§ **What to work on**
Copy out precisely the lines beginning at the line that contains "tipped = [Rot(0, -pitch, 0)" and ending at the line that contains "obj.parent = empty", including both.

--------------------

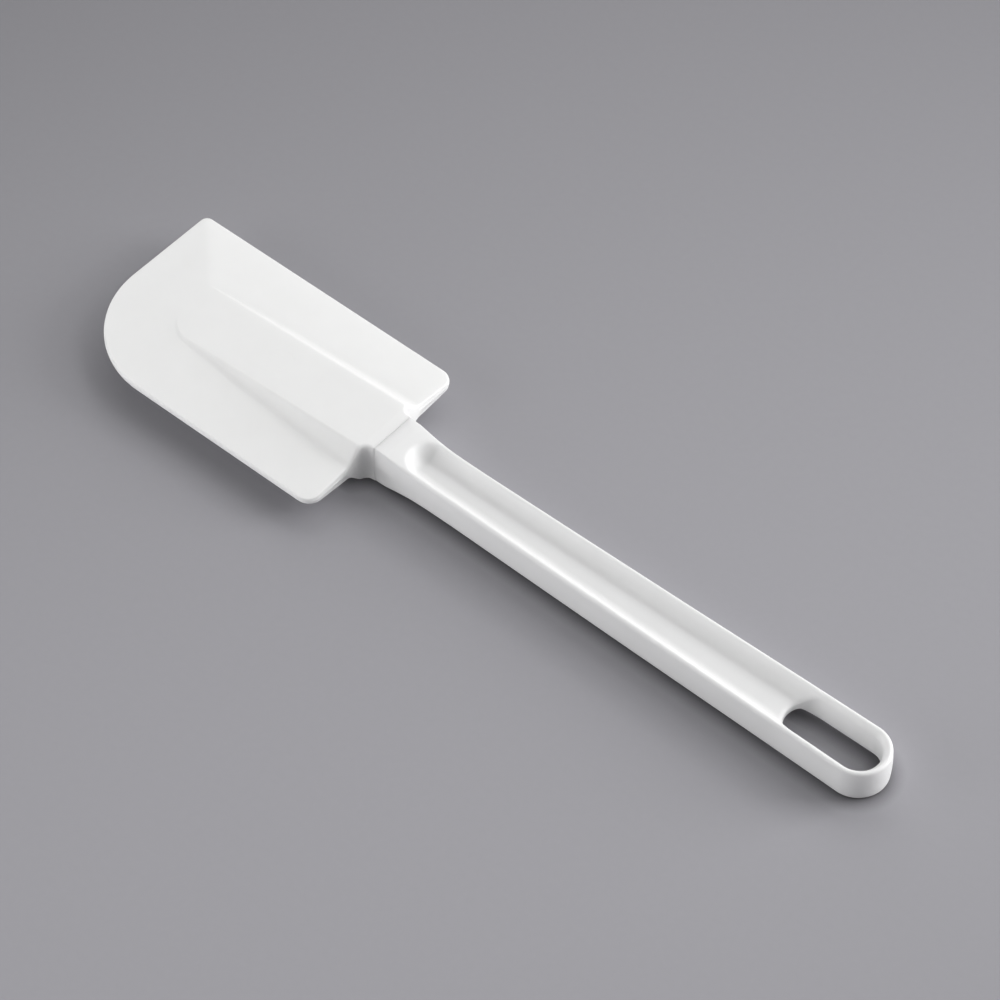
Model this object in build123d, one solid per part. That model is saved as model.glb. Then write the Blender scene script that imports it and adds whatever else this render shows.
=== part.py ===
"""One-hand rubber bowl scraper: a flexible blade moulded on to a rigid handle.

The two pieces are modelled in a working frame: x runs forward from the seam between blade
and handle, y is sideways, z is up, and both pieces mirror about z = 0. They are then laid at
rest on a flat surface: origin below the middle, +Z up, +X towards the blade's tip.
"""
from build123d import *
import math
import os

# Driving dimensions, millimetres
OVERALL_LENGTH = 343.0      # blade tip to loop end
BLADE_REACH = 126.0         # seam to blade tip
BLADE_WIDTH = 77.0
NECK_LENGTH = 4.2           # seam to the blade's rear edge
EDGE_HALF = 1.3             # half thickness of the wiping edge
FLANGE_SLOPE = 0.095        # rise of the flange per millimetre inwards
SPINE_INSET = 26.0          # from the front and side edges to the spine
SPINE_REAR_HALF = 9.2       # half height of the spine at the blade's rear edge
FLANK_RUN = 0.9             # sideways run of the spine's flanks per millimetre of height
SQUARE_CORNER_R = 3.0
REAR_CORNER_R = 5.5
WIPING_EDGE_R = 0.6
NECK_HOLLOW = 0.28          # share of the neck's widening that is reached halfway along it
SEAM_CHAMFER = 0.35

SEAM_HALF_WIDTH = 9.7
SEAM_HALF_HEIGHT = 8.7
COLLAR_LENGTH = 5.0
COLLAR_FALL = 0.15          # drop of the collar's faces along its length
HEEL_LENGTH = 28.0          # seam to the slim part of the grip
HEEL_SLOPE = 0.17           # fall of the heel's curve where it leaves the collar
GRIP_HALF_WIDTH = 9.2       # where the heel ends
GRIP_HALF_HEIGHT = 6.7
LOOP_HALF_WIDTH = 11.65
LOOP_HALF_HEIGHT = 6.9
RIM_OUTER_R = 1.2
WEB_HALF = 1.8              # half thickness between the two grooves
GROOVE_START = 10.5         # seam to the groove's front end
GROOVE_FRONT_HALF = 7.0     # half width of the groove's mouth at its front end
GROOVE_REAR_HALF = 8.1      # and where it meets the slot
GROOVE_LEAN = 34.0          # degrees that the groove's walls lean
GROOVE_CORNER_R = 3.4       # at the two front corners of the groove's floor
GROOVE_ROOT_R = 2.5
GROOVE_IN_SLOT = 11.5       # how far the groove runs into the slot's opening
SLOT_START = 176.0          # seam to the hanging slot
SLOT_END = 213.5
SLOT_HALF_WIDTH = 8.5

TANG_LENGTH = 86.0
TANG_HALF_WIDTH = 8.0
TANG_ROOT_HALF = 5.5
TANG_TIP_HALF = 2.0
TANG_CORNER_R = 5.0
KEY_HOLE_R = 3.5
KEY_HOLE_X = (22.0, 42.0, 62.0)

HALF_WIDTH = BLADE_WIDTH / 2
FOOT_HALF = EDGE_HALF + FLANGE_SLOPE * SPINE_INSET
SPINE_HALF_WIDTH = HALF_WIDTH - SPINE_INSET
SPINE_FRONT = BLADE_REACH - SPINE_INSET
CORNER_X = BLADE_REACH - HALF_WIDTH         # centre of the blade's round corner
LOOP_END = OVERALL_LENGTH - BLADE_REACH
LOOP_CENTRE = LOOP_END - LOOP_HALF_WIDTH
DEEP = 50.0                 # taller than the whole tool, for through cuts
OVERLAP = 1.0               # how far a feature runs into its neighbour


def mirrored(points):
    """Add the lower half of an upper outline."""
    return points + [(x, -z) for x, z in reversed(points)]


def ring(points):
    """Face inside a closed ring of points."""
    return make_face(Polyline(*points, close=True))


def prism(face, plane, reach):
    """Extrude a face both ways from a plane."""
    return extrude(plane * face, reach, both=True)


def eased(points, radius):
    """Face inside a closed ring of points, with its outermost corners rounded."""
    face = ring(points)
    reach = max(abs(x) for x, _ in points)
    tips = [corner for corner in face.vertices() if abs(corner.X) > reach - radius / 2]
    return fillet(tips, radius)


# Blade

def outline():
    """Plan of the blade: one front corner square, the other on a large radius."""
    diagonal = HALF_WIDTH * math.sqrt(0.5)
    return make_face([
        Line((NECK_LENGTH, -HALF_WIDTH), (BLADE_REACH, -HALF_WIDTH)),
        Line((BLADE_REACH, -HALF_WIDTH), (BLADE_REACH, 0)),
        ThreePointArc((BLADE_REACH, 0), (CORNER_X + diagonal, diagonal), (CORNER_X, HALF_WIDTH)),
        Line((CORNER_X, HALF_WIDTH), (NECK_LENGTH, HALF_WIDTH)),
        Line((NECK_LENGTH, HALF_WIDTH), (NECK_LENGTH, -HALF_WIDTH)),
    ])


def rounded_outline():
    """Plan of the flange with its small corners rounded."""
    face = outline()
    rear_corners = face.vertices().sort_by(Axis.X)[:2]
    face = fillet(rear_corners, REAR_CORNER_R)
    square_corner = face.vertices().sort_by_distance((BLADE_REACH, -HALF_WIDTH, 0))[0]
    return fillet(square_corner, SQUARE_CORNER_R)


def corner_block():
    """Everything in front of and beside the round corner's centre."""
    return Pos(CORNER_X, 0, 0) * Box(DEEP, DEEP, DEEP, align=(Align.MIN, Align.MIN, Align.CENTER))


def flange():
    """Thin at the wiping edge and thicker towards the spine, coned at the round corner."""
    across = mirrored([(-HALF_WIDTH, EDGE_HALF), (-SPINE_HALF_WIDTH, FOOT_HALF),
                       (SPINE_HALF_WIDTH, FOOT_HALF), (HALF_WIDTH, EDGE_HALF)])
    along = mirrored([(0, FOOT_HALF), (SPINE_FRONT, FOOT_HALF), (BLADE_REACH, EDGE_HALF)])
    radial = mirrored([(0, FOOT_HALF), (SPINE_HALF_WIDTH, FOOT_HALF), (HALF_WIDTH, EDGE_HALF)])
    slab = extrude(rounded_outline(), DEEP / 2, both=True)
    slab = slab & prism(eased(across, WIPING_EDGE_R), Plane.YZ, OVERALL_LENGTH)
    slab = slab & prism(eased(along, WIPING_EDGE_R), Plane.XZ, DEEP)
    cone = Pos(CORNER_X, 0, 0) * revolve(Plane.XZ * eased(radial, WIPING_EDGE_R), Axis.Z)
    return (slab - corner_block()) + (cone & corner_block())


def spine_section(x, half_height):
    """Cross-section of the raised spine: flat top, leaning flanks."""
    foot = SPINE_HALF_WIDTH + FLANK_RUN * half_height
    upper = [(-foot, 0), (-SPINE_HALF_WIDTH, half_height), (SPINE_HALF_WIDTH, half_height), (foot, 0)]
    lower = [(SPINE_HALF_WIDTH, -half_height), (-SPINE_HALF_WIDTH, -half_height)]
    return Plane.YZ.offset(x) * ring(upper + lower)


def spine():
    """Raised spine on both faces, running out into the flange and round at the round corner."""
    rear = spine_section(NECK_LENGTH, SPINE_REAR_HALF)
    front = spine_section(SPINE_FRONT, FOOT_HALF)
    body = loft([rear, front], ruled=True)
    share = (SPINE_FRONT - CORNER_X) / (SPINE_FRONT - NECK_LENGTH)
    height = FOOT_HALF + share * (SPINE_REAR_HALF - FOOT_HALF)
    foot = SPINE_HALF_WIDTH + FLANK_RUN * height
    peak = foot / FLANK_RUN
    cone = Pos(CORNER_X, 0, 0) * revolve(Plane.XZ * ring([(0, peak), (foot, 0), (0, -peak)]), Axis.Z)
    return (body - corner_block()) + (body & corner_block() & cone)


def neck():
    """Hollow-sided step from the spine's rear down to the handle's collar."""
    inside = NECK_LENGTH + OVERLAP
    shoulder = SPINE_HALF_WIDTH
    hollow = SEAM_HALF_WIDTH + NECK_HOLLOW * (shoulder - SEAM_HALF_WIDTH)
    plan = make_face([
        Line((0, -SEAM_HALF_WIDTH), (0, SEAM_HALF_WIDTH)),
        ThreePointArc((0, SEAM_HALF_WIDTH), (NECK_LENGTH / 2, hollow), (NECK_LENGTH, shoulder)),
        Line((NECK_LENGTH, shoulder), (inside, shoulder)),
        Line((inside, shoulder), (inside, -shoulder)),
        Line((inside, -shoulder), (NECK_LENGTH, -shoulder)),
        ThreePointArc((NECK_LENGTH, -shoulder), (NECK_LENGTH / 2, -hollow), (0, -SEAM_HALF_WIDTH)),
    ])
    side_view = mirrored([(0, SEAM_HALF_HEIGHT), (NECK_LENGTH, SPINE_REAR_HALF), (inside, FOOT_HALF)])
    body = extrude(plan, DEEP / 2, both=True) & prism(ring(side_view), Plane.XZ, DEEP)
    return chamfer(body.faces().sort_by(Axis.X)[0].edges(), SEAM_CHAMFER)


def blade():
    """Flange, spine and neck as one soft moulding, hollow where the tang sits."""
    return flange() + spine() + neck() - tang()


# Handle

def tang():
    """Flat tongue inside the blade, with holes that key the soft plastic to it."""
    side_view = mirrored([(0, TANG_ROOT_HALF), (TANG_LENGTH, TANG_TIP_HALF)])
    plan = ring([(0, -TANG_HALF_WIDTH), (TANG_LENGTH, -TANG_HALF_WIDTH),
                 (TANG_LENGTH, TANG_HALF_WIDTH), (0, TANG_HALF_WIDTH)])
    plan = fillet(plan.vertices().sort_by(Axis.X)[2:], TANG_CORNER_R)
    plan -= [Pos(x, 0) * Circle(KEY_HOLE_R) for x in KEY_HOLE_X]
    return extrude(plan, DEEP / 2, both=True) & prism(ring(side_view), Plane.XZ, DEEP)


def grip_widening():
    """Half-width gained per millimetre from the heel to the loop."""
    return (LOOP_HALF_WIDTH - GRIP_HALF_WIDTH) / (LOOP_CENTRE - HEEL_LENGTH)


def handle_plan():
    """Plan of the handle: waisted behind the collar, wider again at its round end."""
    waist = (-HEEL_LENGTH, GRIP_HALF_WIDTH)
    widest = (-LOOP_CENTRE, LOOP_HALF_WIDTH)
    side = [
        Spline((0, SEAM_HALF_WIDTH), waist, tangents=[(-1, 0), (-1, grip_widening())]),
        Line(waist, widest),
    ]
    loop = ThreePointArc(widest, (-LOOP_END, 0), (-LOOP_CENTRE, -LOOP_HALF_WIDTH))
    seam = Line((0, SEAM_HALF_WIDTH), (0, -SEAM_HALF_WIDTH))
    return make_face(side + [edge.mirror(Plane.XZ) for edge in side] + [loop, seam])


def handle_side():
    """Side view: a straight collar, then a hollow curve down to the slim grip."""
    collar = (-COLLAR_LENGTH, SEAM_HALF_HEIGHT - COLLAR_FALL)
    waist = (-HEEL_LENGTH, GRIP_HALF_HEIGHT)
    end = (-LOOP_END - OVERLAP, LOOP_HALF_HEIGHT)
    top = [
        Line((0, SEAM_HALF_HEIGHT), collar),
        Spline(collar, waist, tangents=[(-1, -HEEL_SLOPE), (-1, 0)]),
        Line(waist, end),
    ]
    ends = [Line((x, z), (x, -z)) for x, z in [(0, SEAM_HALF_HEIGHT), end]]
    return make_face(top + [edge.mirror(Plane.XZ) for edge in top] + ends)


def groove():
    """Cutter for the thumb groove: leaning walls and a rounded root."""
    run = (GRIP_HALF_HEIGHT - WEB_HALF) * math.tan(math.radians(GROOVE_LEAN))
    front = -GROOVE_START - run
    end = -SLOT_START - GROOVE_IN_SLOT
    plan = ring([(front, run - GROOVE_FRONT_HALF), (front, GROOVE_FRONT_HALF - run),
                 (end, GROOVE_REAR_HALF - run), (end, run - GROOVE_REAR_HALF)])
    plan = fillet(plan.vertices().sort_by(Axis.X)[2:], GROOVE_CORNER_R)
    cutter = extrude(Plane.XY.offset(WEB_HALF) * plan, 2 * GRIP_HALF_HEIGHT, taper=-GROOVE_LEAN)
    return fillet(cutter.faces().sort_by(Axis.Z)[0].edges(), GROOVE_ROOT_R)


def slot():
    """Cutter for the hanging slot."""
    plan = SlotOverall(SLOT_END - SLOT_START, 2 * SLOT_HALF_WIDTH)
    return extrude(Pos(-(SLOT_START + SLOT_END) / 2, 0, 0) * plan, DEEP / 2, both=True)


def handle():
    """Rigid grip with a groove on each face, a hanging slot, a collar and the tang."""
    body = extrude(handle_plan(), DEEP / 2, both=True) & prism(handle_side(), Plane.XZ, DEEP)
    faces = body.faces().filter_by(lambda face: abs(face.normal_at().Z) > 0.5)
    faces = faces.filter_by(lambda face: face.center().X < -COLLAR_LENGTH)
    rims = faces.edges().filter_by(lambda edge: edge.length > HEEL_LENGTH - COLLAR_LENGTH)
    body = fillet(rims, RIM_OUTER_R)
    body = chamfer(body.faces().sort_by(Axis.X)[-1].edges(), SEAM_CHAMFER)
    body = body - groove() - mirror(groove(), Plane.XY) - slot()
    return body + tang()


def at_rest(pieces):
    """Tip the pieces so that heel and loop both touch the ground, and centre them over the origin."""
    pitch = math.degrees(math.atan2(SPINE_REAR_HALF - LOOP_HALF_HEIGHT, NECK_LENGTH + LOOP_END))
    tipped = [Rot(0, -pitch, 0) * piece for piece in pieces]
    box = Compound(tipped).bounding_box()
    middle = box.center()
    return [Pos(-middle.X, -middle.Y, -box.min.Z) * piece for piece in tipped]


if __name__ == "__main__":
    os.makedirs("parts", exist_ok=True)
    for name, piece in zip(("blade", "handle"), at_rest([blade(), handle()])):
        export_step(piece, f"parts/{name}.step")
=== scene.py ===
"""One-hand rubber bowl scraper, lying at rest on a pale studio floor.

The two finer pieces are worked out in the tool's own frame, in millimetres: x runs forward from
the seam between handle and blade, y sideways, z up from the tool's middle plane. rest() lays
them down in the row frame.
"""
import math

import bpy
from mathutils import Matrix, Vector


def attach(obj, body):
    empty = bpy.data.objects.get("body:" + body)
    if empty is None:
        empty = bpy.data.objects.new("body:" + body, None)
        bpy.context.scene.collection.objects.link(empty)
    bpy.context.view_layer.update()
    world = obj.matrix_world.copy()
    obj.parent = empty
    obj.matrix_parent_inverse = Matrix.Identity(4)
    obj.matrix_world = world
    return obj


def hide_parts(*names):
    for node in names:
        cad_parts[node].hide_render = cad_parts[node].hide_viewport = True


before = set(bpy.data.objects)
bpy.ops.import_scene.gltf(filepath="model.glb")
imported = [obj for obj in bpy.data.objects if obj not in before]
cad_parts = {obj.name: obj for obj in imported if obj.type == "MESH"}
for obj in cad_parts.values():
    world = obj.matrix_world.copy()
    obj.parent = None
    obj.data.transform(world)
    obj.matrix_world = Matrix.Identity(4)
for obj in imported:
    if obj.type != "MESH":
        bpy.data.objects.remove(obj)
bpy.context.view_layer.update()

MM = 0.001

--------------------

§ **Task result**
    tipped = [Rot(0, -pitch, 0) * piece for piece in pieces]
    box = Compound(tipped).bounding_box()
    middle = box.center()
    return [Pos(-middle.X, -middle.Y, -box.min.Z) * piece for piece in tipped]


if __name__ == "__main__":
    os.makedirs("parts", exist_ok=True)
    for name, piece in zip(("blade", "handle"), at_rest([blade(), handle()])):
        export_step(piece, f"parts/{name}.step")
=== scene.py ===
"""One-hand rubber bowl scraper, lying at rest on a pale studio floor.

The two finer pieces are worked out in the tool's own frame, in millimetres: x runs forward from
the seam between handle and blade, y sideways, z up from the tool's middle plane. rest() lays
them down in the row frame.
"""
import math

import bpy
from mathutils import Matrix, Vector


def attach(obj, body):
    empty = bpy.data.objects.get("body:" + body)
    if empty is None:
        empty = bpy.data.objects.new("body:" + body, None)
        bpy.context.scene.collection.objects.link(empty)
    bpy.context.view_layer.update()
    world = obj.matrix_world.copy()
    obj.parent = empty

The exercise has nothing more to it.